It was a bombshell that resonated across the football world. Manchester City, the Premier League powerhouse strengthened beyond measure over the last decade by the influx of funds from the club’s owners, the royal family (and, by extension, effectively the principality itself) of Abu Dhabi, were sentenced to two years in the European wilderness after falsifying financial statements to evade Fair Play rules. The news was greeted with no little glee by fans of other clubs, somewhat hypocritically given that few teams at the top level can be said to be free of sin; but in Argentina, it sent supporters of Independiente and, as a knock-on effect, Newell’s Old Boys, dreaming of what could be.
One need only witness the hours of television time occupied to interviewing Argentines remotely connected to the coronavirus outbreak that centring the news agenda, whatever the story, to include the country even in the most tenuous context is a national pastime.
In this case, however, the links might just be based on a more solid foundation. Two years without Champions League football is an eternity for City and its playing staff and one player in particular who has come under the spotlight is Sergio Agüero, the Independiente favourite who since 2006 has plied his trade elsewhere.
El Kun will turn 32 in June, meaning that unless his current employers manage to reduce their punishment on appeal he will only return to the elite stage in the twilight years of his career. Having flirted with a return to Avellaneda more than once in his public declarations the chances of his coming back are now higher than ever, with Independiente fixing their sights on a free transfer once his City contract expires in 2021.
Even before the UEFA ruling sections of the English press had reported that, in recognition of just under a decade of sterling, indeed record-breaking service in City colours, the club would not stand in his way should he wish to end his career in the Libertadores de América. Whether such a move would appeal to Agüero’s head as well as his heart, of course, is another matter. Still reeling from a disastrous clásico defeat at the hands of nine-man Racing at the start of February, and with President Hugo Moyano under more pressure than ever, the atmosphere around the Rojo is far from alluring for a player of his stature. Perhaps more plausible, at least at this point, are the reports surrounding his club and international team-mate Nicolás Otamendi, linked strongly with a move to River Plate once the transfer window re-opens in the winter.

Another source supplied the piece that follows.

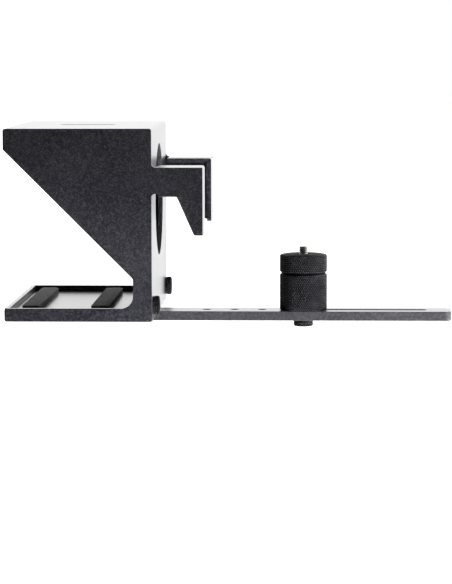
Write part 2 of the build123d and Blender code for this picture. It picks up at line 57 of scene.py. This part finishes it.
# ---------------------------------------------------------------- node helpers
class Shader:
    """A material whose nodes are added one call at a time."""

    def __init__(self, name, colour, roughness, metallic=0.0):
        self.material = bpy.data.materials.new(name)
        self.material.use_nodes = True
        self.tree = self.material.node_tree
        self.nodes, self.links = self.tree.nodes, self.tree.links
        self.bsdf = next(n for n in self.nodes if n.type == "BSDF_PRINCIPLED")
        self.bsdf.inputs["Base Color"].default_value = (*colour, 1.0)
        self.bsdf.inputs["Roughness"].default_value = roughness
        self.bsdf.inputs["Metallic"].default_value = metallic
        self.material.diffuse_color = (*colour, 1.0)
        self.place = self.nodes.new("ShaderNodeTexCoord").outputs["Object"]
        self.normal = None

    def set(self, **values):
        """Even values, set on the shader's own sockets; underscores stand for spaces."""
        for name, value in values.items():
            self.bsdf.inputs[name.replace("_", " ")].default_value = value

    def link(self, output, target):
        self.links.new(output, target)

    def noise(self, scale, detail=3.0, roughness=0.55, stretch=(1, 1, 1)):
        """Noise in object space; scale is in features per metre."""
        node = self.nodes.new("ShaderNodeTexNoise")
        node.inputs["Scale"].default_value = scale
        node.inputs["Detail"].default_value = detail
        node.inputs["Roughness"].default_value = roughness
        self.links.new(self.stretched(stretch), node.inputs["Vector"])
        return node.outputs["Fac"]

    def cells(self, scale):
        """Distance to the middle of round cells; scale is in cells per metre."""
        node = self.nodes.new("ShaderNodeTexVoronoi")
        node.inputs["Scale"].default_value = scale
        self.links.new(self.place, node.inputs["Vector"])
        return node.outputs["Distance"]

    def stretched(self, stretch):
        if stretch == (1, 1, 1):
            return self.place
        node = self.nodes.new("ShaderNodeMapping")
        node.inputs["Scale"].default_value = stretch
        self.links.new(self.place, node.inputs["Vector"])
        return node.outputs["Vector"]

    def ramp(self, value, low, high, out_low=0.0, out_high=1.0):
        """value remapped from low..high to out_low..out_high, clamped."""
        node = self.nodes.new("ShaderNodeMapRange")
        self.links.new(value, node.inputs["Value"])
        for name, number in (("From Min", low), ("From Max", high),
                             ("To Min", out_low), ("To Max", out_high)):
            node.inputs[name].default_value = number
        return node.outputs["Result"]

    def math(self, operation, a, b):
        node = self.nodes.new("ShaderNodeMath")
        node.operation = operation
        for socket, value in zip(node.inputs, (a, b)):
            if isinstance(value, (int, float)):
                socket.default_value = value
            else:
                self.links.new(value, socket)
        return node.outputs["Value"]

    def blend(self, factor, first, second):
        """A colour between two, each a tuple or an output."""
        node = self.nodes.new("ShaderNodeMix")
        node.data_type = "RGBA"
        self.links.new(factor, node.inputs["Factor"])
        for socket, value in ((node.inputs[6], first), (node.inputs[7], second)):
            if isinstance(value, tuple):
                socket.default_value = (*value, 1.0)
            else:
                self.links.new(value, socket)
        return node.outputs[2]

    def bump(self, height, distance, strength):
        """A bump from a height, laid over the bumps that are already there."""
        node = self.nodes.new("ShaderNodeBump")
        node.inputs["Distance"].default_value = distance
        node.inputs["Strength"].default_value = strength
        self.links.new(height, node.inputs["Height"])
        if self.normal is not None:
            self.links.new(self.normal, node.inputs["Normal"])
        self.normal = node.outputs["Normal"]
        self.links.new(self.normal, self.bsdf.inputs["Normal"])

    def edges(self, radius):
        """1 near sharp edges and 0 on flat faces, from a rounded normal."""
        bevel = self.nodes.new("ShaderNodeBevel")
        bevel.samples = 6
        bevel.inputs["Radius"].default_value = radius
        geometry = self.nodes.new("ShaderNodeNewGeometry")
        dot = self.nodes.new("ShaderNodeVectorMath")
        dot.operation = "DOT_PRODUCT"
        self.links.new(bevel.outputs["Normal"], dot.inputs[0])
        self.links.new(geometry.outputs["Normal"], dot.inputs[1])
        return self.ramp(self.math("SUBTRACT", 1.0, dot.outputs["Value"]), 0.02, 0.25)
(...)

City’s woes also made their presence felt in Barcelona. Lionel Messi reportedly had been considering a reunion with Pep Guardiola in Manchester, but without the promise of Champions League football such a move can be at this point ruled out as dead in the water. Not that things are all too rosy at Camp Nou. The most bizarre news of the past week emanated from the Barça camp, where it emerged that the club’s directors had allegedly paid a social media company to post insults and reams of negative press against former and current Blaugrana figures – including, almost unbelievably, their Argentine captain and talisman.
“It caught me a little by surprise because I was not here, I was travelling. When I arrived I found out about everything,” Messi told Mundo Deportivo when asked about the allegations. “The president told us the same thing he said publicly, in the press conference.
“In truth I think it is strange for a thing like that to happen. But it was said as well that there was proof. We will have to see if it is true or not. We cannot say much, just wait and see what happens with all this. It does seem very strange to me.”
Just as in the case of Agüero, Newell’s chances of repatriating the player who slipped through their fingers as a boy due to his need to keep up growth hormone treatments appear slim. Messi has repeated time and again that his first concern is his young family, with all three of his sons having spent their entire lives in Barcelona. The prospect of uprooting them to Rosario may not seem particularly attractive, not least because the city finds itself stricken in the middle of a lethal war between rival drug gangs that has claimed more than 40 victims in the first two months of 2020 alone. As with his close friend Kun, this passing scandal is unlikely to prompt any immediate wishes to return home.
Still, hope springs eternal in football fans, and the Independiente and Newell’s faithful will continue to picture the day their prodigal sons finally reclaim club colours as their own.